- [WRITTEN INSTRUCTION] Provide the data again in its entirety, exactly as given.

- [DATASET CONTENT]

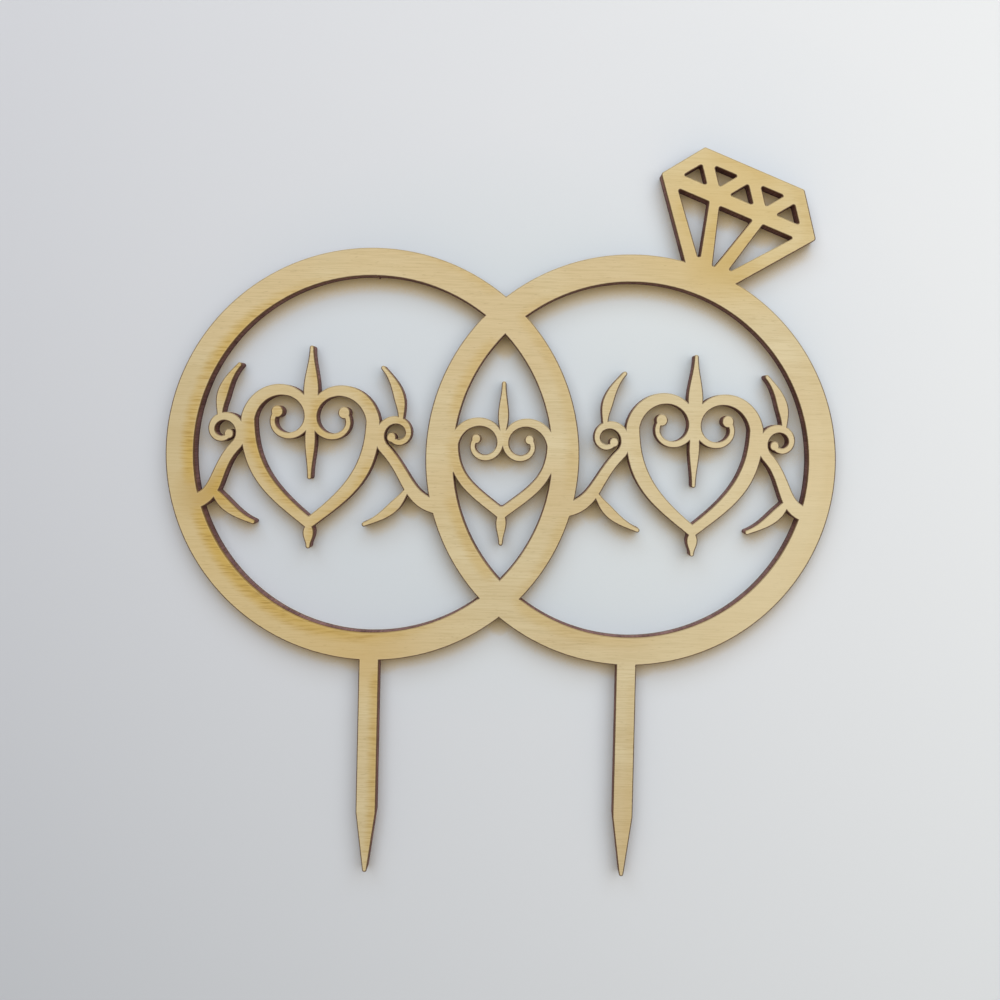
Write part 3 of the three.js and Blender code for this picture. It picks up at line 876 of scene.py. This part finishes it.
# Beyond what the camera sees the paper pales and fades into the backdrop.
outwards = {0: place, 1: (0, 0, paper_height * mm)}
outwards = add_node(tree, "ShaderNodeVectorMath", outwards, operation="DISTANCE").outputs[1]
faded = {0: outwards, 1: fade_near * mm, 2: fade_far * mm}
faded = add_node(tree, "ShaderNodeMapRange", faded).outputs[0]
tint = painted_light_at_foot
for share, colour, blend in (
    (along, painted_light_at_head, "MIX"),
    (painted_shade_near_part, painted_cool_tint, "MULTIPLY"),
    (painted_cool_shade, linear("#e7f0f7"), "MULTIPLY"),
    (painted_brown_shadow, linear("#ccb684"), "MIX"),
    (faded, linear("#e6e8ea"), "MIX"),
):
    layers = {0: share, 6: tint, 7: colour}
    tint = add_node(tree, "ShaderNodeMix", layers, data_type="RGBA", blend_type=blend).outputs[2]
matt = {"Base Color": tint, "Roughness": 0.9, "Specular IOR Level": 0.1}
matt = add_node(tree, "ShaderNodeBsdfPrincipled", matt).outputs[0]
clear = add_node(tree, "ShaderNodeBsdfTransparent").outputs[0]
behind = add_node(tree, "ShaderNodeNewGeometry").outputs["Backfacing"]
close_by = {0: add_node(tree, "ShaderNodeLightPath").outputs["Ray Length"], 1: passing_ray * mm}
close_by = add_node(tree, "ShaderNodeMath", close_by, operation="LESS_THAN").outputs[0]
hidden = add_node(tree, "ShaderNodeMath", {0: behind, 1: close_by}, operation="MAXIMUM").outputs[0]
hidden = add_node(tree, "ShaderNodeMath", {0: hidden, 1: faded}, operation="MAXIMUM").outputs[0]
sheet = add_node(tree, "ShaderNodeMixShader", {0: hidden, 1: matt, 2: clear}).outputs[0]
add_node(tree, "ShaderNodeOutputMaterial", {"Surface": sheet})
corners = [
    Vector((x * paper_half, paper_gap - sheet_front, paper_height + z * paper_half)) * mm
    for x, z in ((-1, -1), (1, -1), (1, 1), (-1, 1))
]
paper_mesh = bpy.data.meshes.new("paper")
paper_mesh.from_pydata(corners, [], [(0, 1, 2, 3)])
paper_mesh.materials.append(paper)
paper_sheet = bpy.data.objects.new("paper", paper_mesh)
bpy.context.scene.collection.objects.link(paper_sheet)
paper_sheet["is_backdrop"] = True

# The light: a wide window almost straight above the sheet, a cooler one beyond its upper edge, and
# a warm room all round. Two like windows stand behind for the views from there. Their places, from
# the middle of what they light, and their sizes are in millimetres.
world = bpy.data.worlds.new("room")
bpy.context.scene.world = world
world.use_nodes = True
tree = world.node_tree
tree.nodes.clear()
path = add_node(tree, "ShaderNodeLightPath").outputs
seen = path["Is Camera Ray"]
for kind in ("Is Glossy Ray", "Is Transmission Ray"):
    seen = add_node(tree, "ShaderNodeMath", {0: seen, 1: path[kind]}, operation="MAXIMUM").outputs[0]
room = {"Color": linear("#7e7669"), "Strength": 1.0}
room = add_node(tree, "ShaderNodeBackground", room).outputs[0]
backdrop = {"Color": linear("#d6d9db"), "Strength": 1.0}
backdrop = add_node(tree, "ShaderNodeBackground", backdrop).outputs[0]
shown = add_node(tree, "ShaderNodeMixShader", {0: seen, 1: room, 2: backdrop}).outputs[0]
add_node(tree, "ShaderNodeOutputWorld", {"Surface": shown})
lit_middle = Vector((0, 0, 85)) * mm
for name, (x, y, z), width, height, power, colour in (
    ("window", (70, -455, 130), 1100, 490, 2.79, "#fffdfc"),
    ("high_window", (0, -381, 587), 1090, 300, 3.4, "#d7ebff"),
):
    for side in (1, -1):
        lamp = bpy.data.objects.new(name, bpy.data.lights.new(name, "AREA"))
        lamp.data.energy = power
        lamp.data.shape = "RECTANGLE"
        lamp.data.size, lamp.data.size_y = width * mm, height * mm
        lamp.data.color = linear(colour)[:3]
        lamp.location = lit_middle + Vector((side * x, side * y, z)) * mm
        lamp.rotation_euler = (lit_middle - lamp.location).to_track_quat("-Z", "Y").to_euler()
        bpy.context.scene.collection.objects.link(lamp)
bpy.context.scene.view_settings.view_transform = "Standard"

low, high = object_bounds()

- [THE RESPONSE]
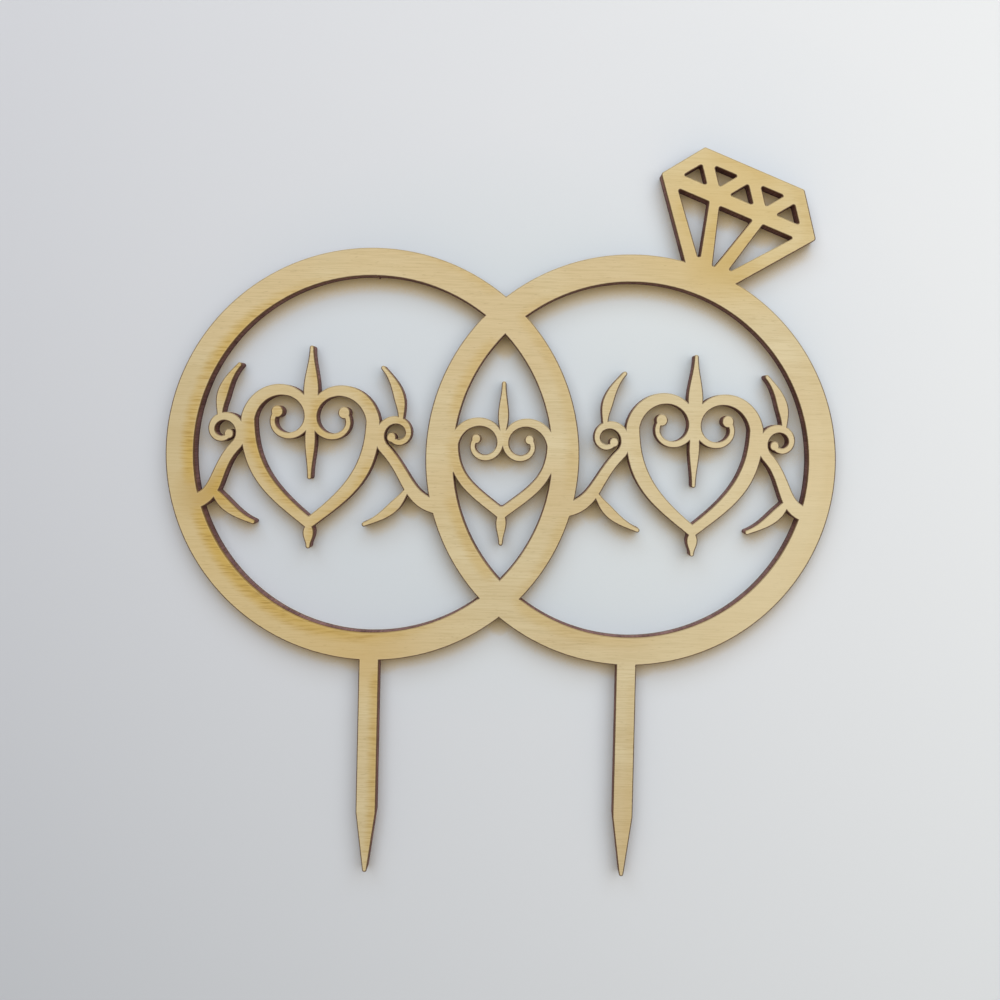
Write part 3 of the three.js and Blender code for this picture. It picks up at line 876 of scene.py. This part finishes it.
# Beyond what the camera sees the paper pales and fades into the backdrop.
outwards = {0: place, 1: (0, 0, paper_height * mm)}
outwards = add_node(tree, "ShaderNodeVectorMath", outwards, operation="DISTANCE").outputs[1]
faded = {0: outwards, 1: fade_near * mm, 2: fade_far * mm}
faded = add_node(tree, "ShaderNodeMapRange", faded).outputs[0]
tint = painted_light_at_foot
for share, colour, blend in (
    (along, painted_light_at_head, "MIX"),
    (painted_shade_near_part, painted_cool_tint, "MULTIPLY"),
    (painted_cool_shade, linear("#e7f0f7"), "MULTIPLY"),
    (painted_brown_shadow, linear("#ccb684"), "MIX"),
    (faded, linear("#e6e8ea"), "MIX"),
):
    layers = {0: share, 6: tint, 7: colour}
    tint = add_node(tree, "ShaderNodeMix", layers, data_type="RGBA", blend_type=blend).outputs[2]
matt = {"Base Color": tint, "Roughness": 0.9, "Specular IOR Level": 0.1}
matt = add_node(tree, "ShaderNodeBsdfPrincipled", matt).outputs[0]
clear = add_node(tree, "ShaderNodeBsdfTransparent").outputs[0]
behind = add_node(tree, "ShaderNodeNewGeometry").outputs["Backfacing"]
close_by = {0: add_node(tree, "ShaderNodeLightPath").outputs["Ray Length"], 1: passing_ray * mm}
close_by = add_node(tree, "ShaderNodeMath", close_by, operation="LESS_THAN").outputs[0]
hidden = add_node(tree, "ShaderNodeMath", {0: behind, 1: close_by}, operation="MAXIMUM").outputs[0]
hidden = add_node(tree, "ShaderNodeMath", {0: hidden, 1: faded}, operation="MAXIMUM").outputs[0]
sheet = add_node(tree, "ShaderNodeMixShader", {0: hidden, 1: matt, 2: clear}).outputs[0]
add_node(tree, "ShaderNodeOutputMaterial", {"Surface": sheet})
corners = [
    Vector((x * paper_half, paper_gap - sheet_front, paper_height + z * paper_half)) * mm
    for x, z in ((-1, -1), (1, -1), (1, 1), (-1, 1))
]
paper_mesh = bpy.data.meshes.new("paper")
paper_mesh.from_pydata(corners, [], [(0, 1, 2, 3)])
paper_mesh.materials.append(paper)
paper_sheet = bpy.data.objects.new("paper", paper_mesh)
bpy.context.scene.collection.objects.link(paper_sheet)
paper_sheet["is_backdrop"] = True

# The light: a wide window almost straight above the sheet, a cooler one beyond its upper edge, and
# a warm room all round. Two like windows stand behind for the views from there. Their places, from
# the middle of what they light, and their sizes are in millimetres.
world = bpy.data.worlds.new("room")
bpy.context.scene.world = world
world.use_nodes = True
tree = world.node_tree
tree.nodes.clear()
path = add_node(tree, "ShaderNodeLightPath").outputs
seen = path["Is Camera Ray"]
for kind in ("Is Glossy Ray", "Is Transmission Ray"):
    seen = add_node(tree, "ShaderNodeMath", {0: seen, 1: path[kind]}, operation="MAXIMUM").outputs[0]
room = {"Color": linear("#7e7669"), "Strength": 1.0}
room = add_node(tree, "ShaderNodeBackground", room).outputs[0]
backdrop = {"Color": linear("#d6d9db"), "Strength": 1.0}
backdrop = add_node(tree, "ShaderNodeBackground", backdrop).outputs[0]
shown = add_node(tree, "ShaderNodeMixShader", {0: seen, 1: room, 2: backdrop}).outputs[0]
add_node(tree, "ShaderNodeOutputWorld", {"Surface": shown})
lit_middle = Vector((0, 0, 85)) * mm
for name, (x, y, z), width, height, power, colour in (
    ("window", (70, -455, 130), 1100, 490, 2.79, "#fffdfc"),
    ("high_window", (0, -381, 587), 1090, 300, 3.4, "#d7ebff"),
):
    for side in (1, -1):
        lamp = bpy.data.objects.new(name, bpy.data.lights.new(name, "AREA"))
        lamp.data.energy = power
        lamp.data.shape = "RECTANGLE"
        lamp.data.size, lamp.data.size_y = width * mm, height * mm
        lamp.data.color = linear(colour)[:3]
        lamp.location = lit_middle + Vector((side * x, side * y, z)) * mm
        lamp.rotation_euler = (lit_middle - lamp.location).to_track_quat("-Z", "Y").to_euler()
        bpy.context.scene.collection.objects.link(lamp)
bpy.context.scene.view_settings.view_transform = "Standard"

low, high = object_bounds()